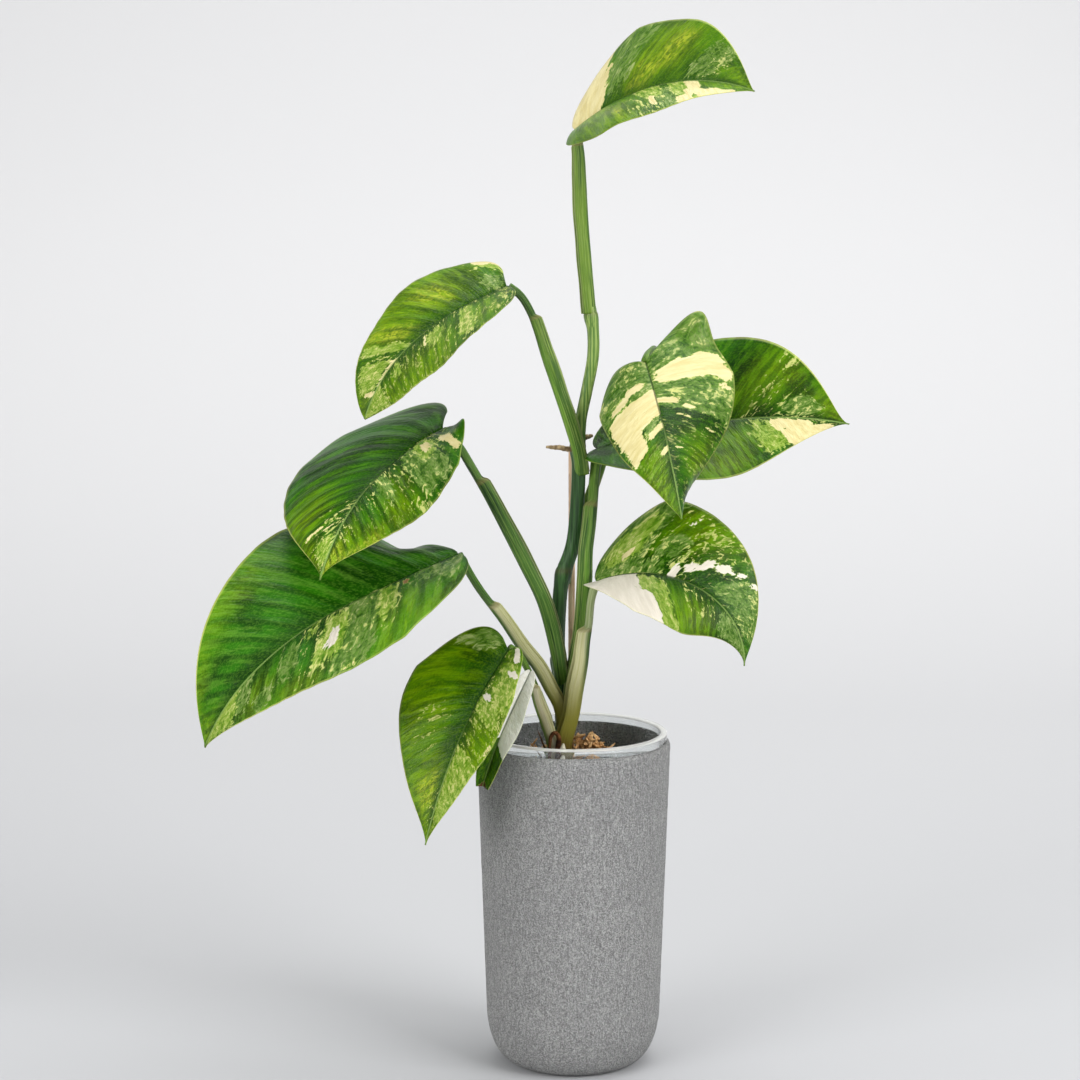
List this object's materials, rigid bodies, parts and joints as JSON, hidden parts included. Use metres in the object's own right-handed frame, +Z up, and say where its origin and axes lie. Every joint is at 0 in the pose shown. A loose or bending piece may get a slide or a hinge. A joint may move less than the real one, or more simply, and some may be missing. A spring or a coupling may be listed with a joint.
{
  "type": "potted foliage plant",
  "caption": "Potted climbing foliage plant: marbled heart-shaped leaves on winged stalks along one staked stem, in a clear cup of bark mix inside a tall grey pot with a rounded foot.",
  "frame": {"origin": "centre of the pot's flat underside", "axes": "+Z up, +Y away from a viewer in front of the plant, +X to that viewer's right"},
  "size_m": [0.3247, 0.1425, 0.5323],
  "materials": {
    "pot_coat": "matte",
    "clear_cup": "gloss",
    "potting_mix": "matte",
    "stake_wood": "matte",
    "root_brown": "matte",
    "stem_green": "satin",
    "stalk_green": "satin",
    "stalk_pale": "satin",
    "leaf_green": "satin",
    "leaf_dark": "satin",
    "leaf_cream": "satin"
  },
  "bodies": {
    "root": {"cover_pot": "pot_coat", "inner_cup": "clear_cup", "substrate": "potting_mix", "support_stake": "stake_wood", "main_stem": "stem_green", "aerial_root_left": "root_brown", "aerial_root_right": "root_brown", "petiole_top": "stalk_green", "petiole_upper_left": "stalk_green", "petiole_mid_left": "stalk_green", "petiole_lower_left": "stalk_pale", "petiole_low_left": "stalk_pale", "petiole_small": "stalk_pale", "petiole_front_right": "stalk_green", "petiole_back_right": "stalk_green", "petiole_lower_right": "stalk_pale", "leaf_top": "leaf_green", "leaf_upper_left": "leaf_green", "leaf_mid_left": "leaf_dark", "leaf_lower_left": "leaf_dark", "leaf_low_left": "leaf_green", "leaf_small": "leaf_cream", "leaf_front_right": "leaf_cream", "leaf_back_right": "leaf_dark", "leaf_lower_right": "leaf_green"}
  },
  "joints": []
}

********************

Say how many lines in this material hold "bodies", and say nothing else.

**RESPONSE TO THE TASK:** 2